**SUPPLIED INFORMATION**:
※
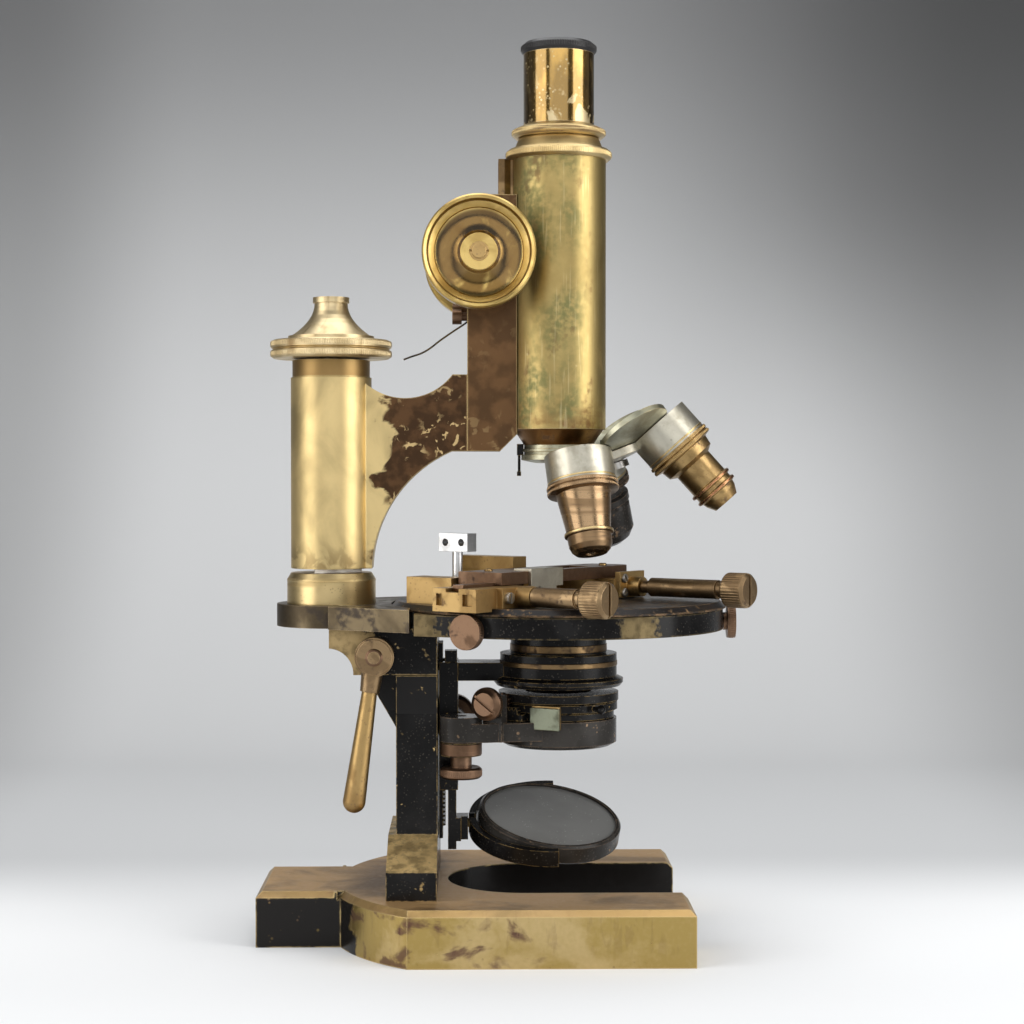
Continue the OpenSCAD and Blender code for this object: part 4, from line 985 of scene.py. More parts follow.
※
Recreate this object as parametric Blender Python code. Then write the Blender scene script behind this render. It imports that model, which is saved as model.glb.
※
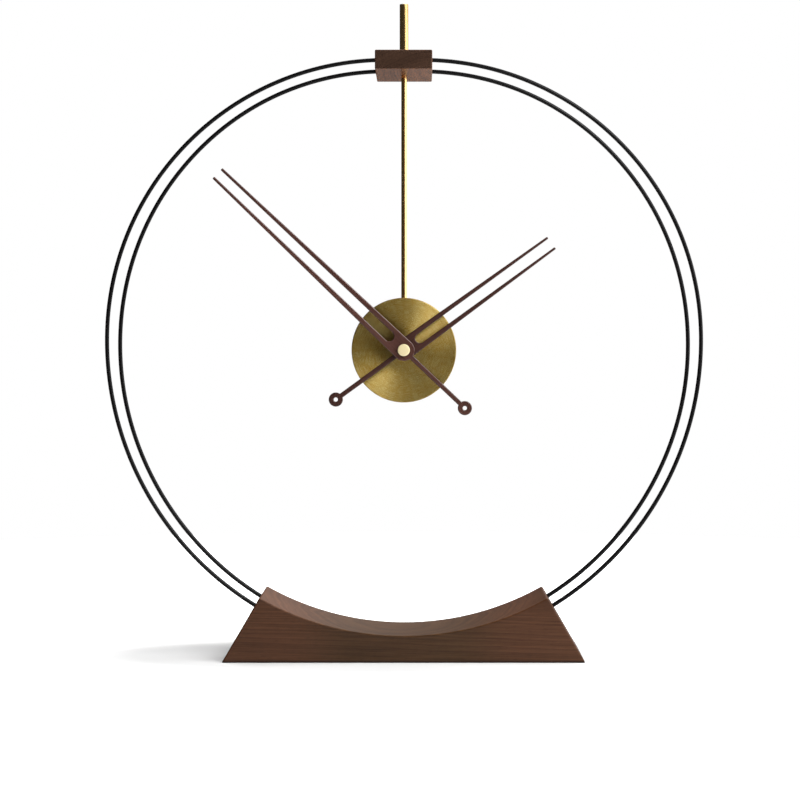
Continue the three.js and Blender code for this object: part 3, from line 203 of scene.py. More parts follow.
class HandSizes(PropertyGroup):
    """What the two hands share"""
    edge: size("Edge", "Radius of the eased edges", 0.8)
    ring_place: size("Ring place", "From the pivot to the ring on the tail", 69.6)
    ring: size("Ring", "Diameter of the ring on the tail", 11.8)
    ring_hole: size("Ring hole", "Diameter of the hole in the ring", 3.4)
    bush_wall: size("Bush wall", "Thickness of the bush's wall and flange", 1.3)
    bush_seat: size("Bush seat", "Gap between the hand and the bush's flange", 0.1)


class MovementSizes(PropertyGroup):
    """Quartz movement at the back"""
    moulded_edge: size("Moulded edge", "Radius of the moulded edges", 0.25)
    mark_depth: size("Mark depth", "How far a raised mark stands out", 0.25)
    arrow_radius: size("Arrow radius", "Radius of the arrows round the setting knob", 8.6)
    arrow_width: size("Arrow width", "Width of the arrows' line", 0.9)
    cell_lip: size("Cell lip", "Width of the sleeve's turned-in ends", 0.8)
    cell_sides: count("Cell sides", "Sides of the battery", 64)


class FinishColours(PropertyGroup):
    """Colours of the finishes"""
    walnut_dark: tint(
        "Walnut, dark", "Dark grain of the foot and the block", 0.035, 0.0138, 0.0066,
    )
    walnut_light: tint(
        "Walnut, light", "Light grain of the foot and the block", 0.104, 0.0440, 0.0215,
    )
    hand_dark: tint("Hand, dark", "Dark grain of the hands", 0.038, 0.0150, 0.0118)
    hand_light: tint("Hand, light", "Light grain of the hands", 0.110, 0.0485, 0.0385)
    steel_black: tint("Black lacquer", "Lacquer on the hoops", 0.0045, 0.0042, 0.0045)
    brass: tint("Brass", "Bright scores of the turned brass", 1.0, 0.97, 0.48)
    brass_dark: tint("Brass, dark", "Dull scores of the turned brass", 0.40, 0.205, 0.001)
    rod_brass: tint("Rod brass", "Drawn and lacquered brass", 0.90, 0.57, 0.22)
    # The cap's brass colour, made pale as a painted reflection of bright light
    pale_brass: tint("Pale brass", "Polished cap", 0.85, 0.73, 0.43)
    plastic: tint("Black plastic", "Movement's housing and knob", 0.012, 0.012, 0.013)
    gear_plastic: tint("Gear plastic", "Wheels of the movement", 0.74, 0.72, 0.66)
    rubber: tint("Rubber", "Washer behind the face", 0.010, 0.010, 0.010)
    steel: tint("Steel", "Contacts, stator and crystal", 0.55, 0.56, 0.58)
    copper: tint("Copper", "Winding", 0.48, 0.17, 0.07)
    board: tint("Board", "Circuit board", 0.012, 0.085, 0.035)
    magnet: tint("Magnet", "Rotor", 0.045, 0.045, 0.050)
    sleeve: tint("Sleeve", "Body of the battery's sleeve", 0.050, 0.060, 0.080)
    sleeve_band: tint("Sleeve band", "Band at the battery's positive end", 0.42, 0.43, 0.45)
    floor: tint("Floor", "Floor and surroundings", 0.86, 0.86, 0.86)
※
**PROMPT**: Wherever a line in the data above holds "Continue", copy that line.

**RESPONSE**:
Continue the OpenSCAD and Blender code for this object: part 4, from line 985 of scene.py. More parts follow.
Continue the three.js and Blender code for this object: part 3, from line 203 of scene.py. More parts follow.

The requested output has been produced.